Solid majorities of everyone but Republicans and conservatives approve
PRINCETON, NJ -- As President Barack Obama concludes his first 100 days on the job, Gallup Poll Daily tracking for the week of April 20-26 finds 65% of Americans approving of how he is doing and only 29% disapproving. Obama's average weekly job ratings have varied only slightly thus far, ranging from 61% to 67%.
The new president's approval rating at the 100-day mark is notable in that nearly all major demographic categories of Americans are pleased with his job performance, as evidenced by approval ratings above the majority level. Only in terms of political and ideological categories does Obama have a significant proportion of detractors; a majority of Republicans and self-described "conservatives" disapprove of his job performance.
Obama's strongest backers are blacks, with 96% saying they approve of the job he is doing. However, Hispanics are nearly as supportive, with 85% approving. Approval is a much lower 57% among whites -- but still a solid majority.
Obama generates little in the way of a gender gap, with nearly as many men as women approving of the job he is doing, 62% vs. 67%.
Some of the biggest differences in views about Obama are seen according to household income. Whereas 76% of those earning less than $24,000 per year approve of how he is doing, this falls to around 60% for those with higher incomes, including just 57% among those earning between $60,000 and $89,999 per year.
While approval of Obama has been consistently high among the lowest income group, it has dropped slightly among those with higher incomes since Obama's first week in office, including by a fairly sharp 12-point decline, to date, among those earning $60,000 to $89,999. An even steeper decline was seen in mid- to late March among the highest-income Americans (those earning at least $90,000), but the views of this group have rebounded somewhat, along with the stock-market-driven uptick in consumer confidence over the past month.
Still, the overall trend is one of a widening income gap in perceptions of Obama. It could be important to monitor this in the coming months as an indicator of how well Obama's economic policies are playing across the income spectrum.

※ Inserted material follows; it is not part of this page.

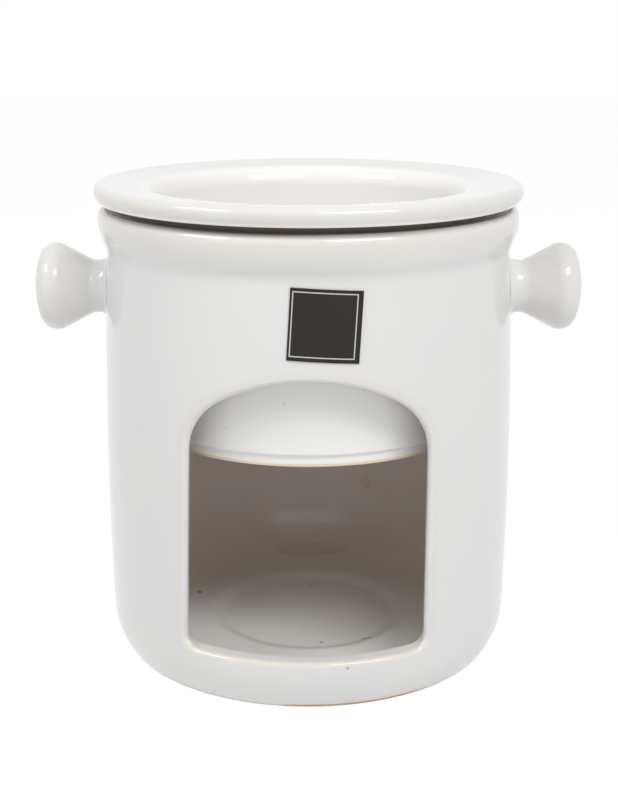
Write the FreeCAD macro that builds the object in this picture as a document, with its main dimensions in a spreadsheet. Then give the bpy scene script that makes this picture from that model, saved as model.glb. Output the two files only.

Most Young Adults, Postgrads, and Easterners Boost Obama
Gallup also finds significant spreads in approval of Obama by age, education, and region of the country -- similar to the patterns of support for Obama in presidential voting last year, although solid majorities of all categories within these groups approve.
Three-quarters of Americans aged 18 to 29 approve of the overall job Obama is doing, versus 60% of those 65 and older, with middle-aged Americans falling somewhere between the two.
Approval of Obama as president is highest among those with the most and least educational experience -- postgraduates and those with no college background -- and lowest among Americans with moderate education levels.
On a regional basis, approval of Obama today is the highest in the East.
A Modest Religion Gap
During the 2008 presidential election between Obama and Republican John McCain, Gallup found a 20 percentage-point difference in likely voters' support for Obama between weekly church attenders and those who seldom or never attend church. According to Gallup Daily tracking right before the election, 61% of infrequent church attenders supported Obama, compared with only 41% of weekly attenders. However, since Obama became president, a solid majority of weekly church attenders have said they approve of the job he is doing. At the 100-day mark, that figure is 57%, compared with 69% of infrequent churchgoers.
Obama's weekly job approval ratings in the Gallup Poll have been running at 61% or better since he took office, and register 65% at the conclusion of his first 100 days. According to a recent Gallup review of the average first-quarter approval ratings of all elected presidents since Dwight Eisenhower in 1953, Obama's mid-60s approval level is solidly positive, although not extraordinary in historical terms.
Obama is well-reviewed by a majority of most major demographic and political groups within the U.S. adult population. Blacks, Democrats, and liberals all give him understandably high ratings. Aside from these groups, Obama's highest marks -- registering better than 70% approval -- come from Hispanics, adults living in low-income households, residents of the East, young adults (aged 18 to 29), and Americans with postgraduate educations.
The latest weekly results are based on a telephone interviews with 3,534 national adults, conducted April 20-26, 2009, as part of Gallup Poll Daily tracking. For results based on the total sample of national adults, one can say with 95% confidence that the maximum margin of sampling error is ±2 percentage points.
Interviews are conducted with respondents on land-line telephones (for respondents with a land-line telephone) and cellular phones (for respondents who are cell-phone only).
In addition to sampling error, question wording and practical difficulties in conducting surveys can introduce error or bias into the findings of public opinion polls.